These Bug Killers Won’t Harm Your Kids or Pets

Pesticides are a bitter pill. Without them, our lawns and gardens could quickly become overrun by pests. When we use them, they pollute the soil and water and even the air we breathe.

Children and pets are more susceptible to harm from the toxic chemicals found in conventional pesticides. For one thing, they typically stay closer to the ground, rolling and crawling on the grass most of the time. Their bodies are smaller, which means they get a higher dose per weight. They also tend to sniff the ground or put contaminated objects into their mouths.

Moreover, the immune systems of children are immature, and their bodies are still developing, which means they’re more at risk of developmental defects and diseases from pesticide use. In fact, several childhood cancers have been shown to have a possible link to pesticide exposure.

As for pet animals such as cats and dogs, their fur holds onto pesticide residues longer, thus magnifying their harmful effect. Use of lawn herbicides is implicated in the risk of bladder cancer in pet dogs. Nevertheless, something must often be done about the pests that eat our plants and steal our harvest.

Some of the pests commonly found in our lawns and gardens pose a serious threat to health. Typical examples are ticks that spread Lyme disease and Rocky Mountain spotted fever and mosquitoes which are vectors of several parasites, such as malaria parasite and West Nile Virus in humans and heartworms in dogs.

Relatively safe pesticides

No pesticide that is capable of killing some organisms chemically may be 100% safe for others. Therefore, while choosing pesticides for your garden, the motto should be: ‘do the least harm.’

Diatomaceous earth

Diatomaceous earth consists of the outer silica shell of tiny organisms called diatoms. It has a long history of being used as a mechanical pesticide. It has no chemical action. When used as a pesticide, the sharp shell particles abrade the skin of the pests and cause them to die due to dehydration.

Diatomaceous earth is considered relatively safe around pets; it is even used as a dusting powder on dogs to get rid of fleas and ticks. However, it can cause skin irritation in them. When using in the lawn, inhaling the fine silica dust is another risk.

Neem oil

Extracted from the seeds of the neem tree, this oil has bacteridcal, fungicidal and insecticidal properties. When ingested, it disrupts the development cycle of insects, rendering them infertile.

The relative safety of neem oil has long been established by its long history of use spanning centuries. It is even used as an oral remedy against internal parasites.  

Garlic spray

The pungent smell of garlic seems to be distasteful to a lot of bugs, and that makes it an effective pest repellent. To make a water-based spray, grind a handful of garlic, mix it with a gallon of water, and keep it refrigerated overnight. Strain and use it to spray your plants.
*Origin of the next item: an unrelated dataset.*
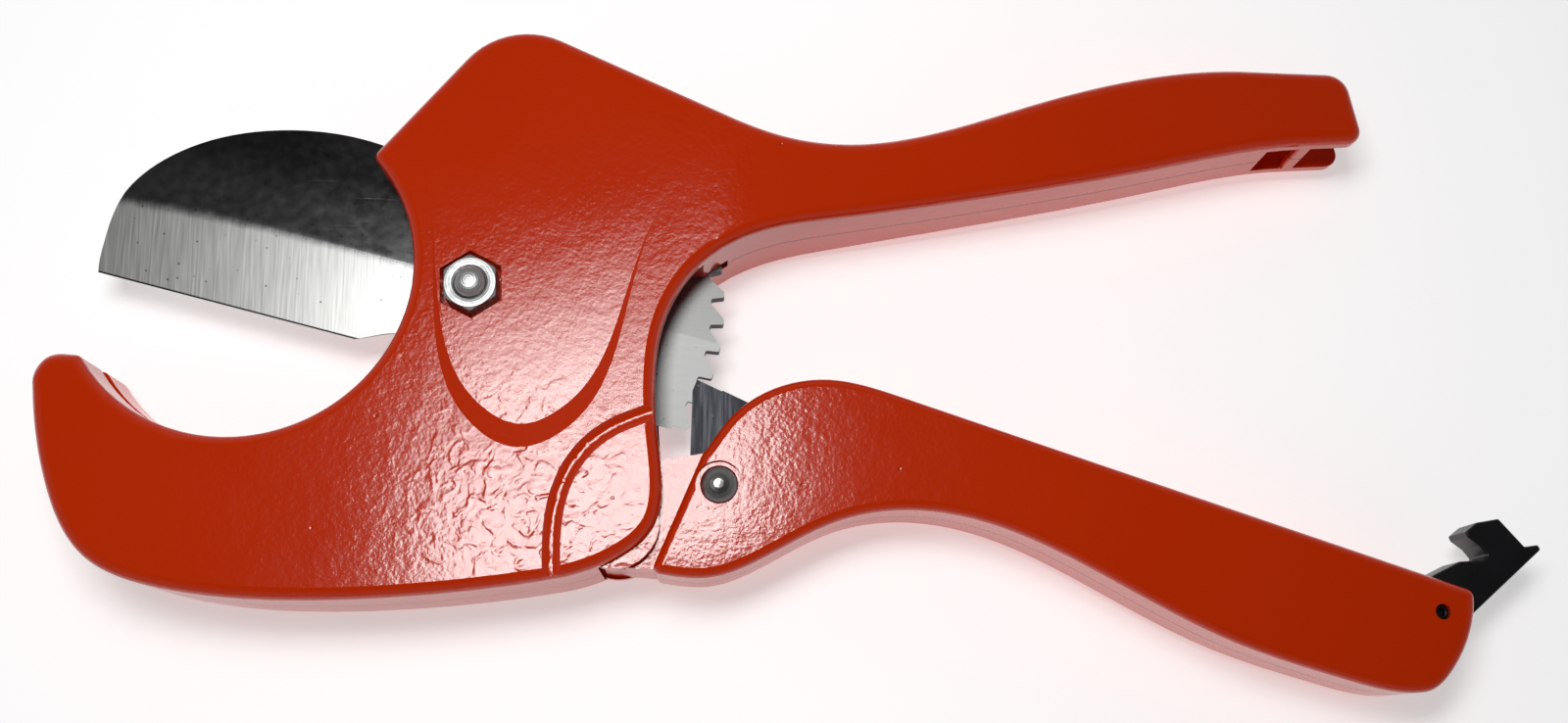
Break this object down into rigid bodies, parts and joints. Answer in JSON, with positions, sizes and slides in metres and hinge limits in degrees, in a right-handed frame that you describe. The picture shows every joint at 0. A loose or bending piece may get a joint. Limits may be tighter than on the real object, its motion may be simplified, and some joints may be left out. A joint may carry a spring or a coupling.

Garlic is safe for kids, but it’s toxic to dogs when ingested. Make sure that pets don’t come in contact with the spray.

Essential Oil spray

Essential oils are metabolic products of plants, and they are extracted from their leaves, flowers or bark. The exact function of these strong-smelling oils is not clear, but it is thought to provide protection from insect pests and marauding animals. Lemongrass oil, eucalyptus oil, pine essential oil, Tea Tree oil, cedarwood oil, etc., are thus capable of repelling insects.

Essential oil extracts are very concentrated and potent. They should be carefully handled to avoid skin burns and respiratory tract irritation. Also, their botanical origin is no guarantee of safety. For instance, tea tree oil may be used for external applications but is poisonous if ingested.

Boric acid

Boric acid is a naturally occurring substance commonly used in powder, granule or pellet form for pest control. It is effective in controlling ant and termite populations.

Although boric acid is considered safe in small doses, poisoning can occur in larger doses. Use granules and pellets as baits, but place them in nooks and crevices inaccessible to kids and pets.  

Corn gluten herbicide

Corn gluten is a byproduct of the corn-milling process. It has the ability to retard root formation in plants, which makes it useful as a pre-emergent herbicide.

Sprinkle the powder over the area and water it in. This will prompt the weed seeds to germinate, but they will soon perish because they will not be able to make a root system. Corn gluten is only effective if it is applied before the seeds germinate.

Salt and vinegar herbicide

A mixture of equal quantities of vinegar, water, and salt may be used as an herbicide in the garden. This is for spot application only.

Commercial organic pesticides

A number of pesticides available off the shelf claim to be 100% organic and safe for use around children and pets.  Orange Guard, which contains d-Limonene extracted from orange peel, is apparently effective in repelling and killing ants, fleas, and cockroaches while being safe to be used near kids, pets and even food. A similar product, Ecosmart, uses peppermint and clove oils in place of orange oil.

Caution:

Even when using organic pesticides, correct dosage and other instructions should be followed. As the saying goes, “dose makes the poison.”